Judge Shwartz also repeatedly ordered Defendants to retain potentially relevant evidence by issuing the following Orders:
• May 9, 2003 Order following teleconference at which the parties “acknowledged their obligation to retain potentially relevant evidence related to this case;”
• May 28, 2004 Order directing defense counsel to “further ensure that an appropriate communication is sent to those employees who may have responsive documents” and directing them to “make additional inquiries of those individuals they believe would be most responsible for the production of responsive documents;”

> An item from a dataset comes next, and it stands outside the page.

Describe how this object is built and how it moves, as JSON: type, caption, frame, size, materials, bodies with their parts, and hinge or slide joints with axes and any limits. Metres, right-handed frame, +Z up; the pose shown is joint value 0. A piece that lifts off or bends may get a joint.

• August 18, 2004 Order making clear that discovery demands shall be served on and responded to by all Healthnet entities, regardless of geographic location, and requiring all Healthnet entities to produce certifications setting forth (1) their retention policies, (2) steps taken to ensure preservation of information potentially relevant to these cases, (3) a copy of any notice to preserve, (4) a list of individuals to whom the notice was provided, and (5) how the preservation was implemented and monitored;
• October 7, 2004 Order directing the parties to submit a joint proposed form of notice to preserve records and a consent order setting forth the date on which the Defendants shall produce supplemental certifications concerning the records preservation issues raised at earlier hearings;
• October 13, 2004 Order again directing the parties to submit a joint proposed form of notice to preserve records and to submit a consent order setting forth the date on which the Defendants shall produce supplemental certifications concerning the records preservation issues raised at earlier hearings.
Defendants’ failure to preserve and produce relevant e-mails also led to Judge Shwartz’s decision to grant plaintiffs’ request for an adverse inference instruction regarding emails that Robert McCartt, a Rule 30(b)(6) witness regarding Health Net’s practices for its California beneficiaries, admittedly deleted. See October 17, 2005 Order.5
*387At no time did Defendants inform either Plaintiffs or the Magistrate Judge as to how they stored e-mails; the numbers of e-mails needed to be searched; the cost of such search; or a plan for allocating the burden of e-mail production. Had candid disclosures to the Magistrate Judge occurred, an appropriate order could have been tailored to deal with these issues and keep costs down.6 The huge costs now being complained of could have been minimized by timely compliance when the e-mails were more current.
Moreover, the financial burden is not one-sided. Plaintiffs have taken many depositions and conducted evidentiary hearings of witnesses without the benefit of the document production ordered by the Magistrate Judge, and without even being informed that the documents ordered by the Court to be produced had not in fact been fully produced. They will now face great cost in time and money to decide whom to re-depose. The Court cannot redo the hearings that have gone on for months, and thus Plaintiffs will have lost the benefit of court testimony that might well have been beneficial to their case.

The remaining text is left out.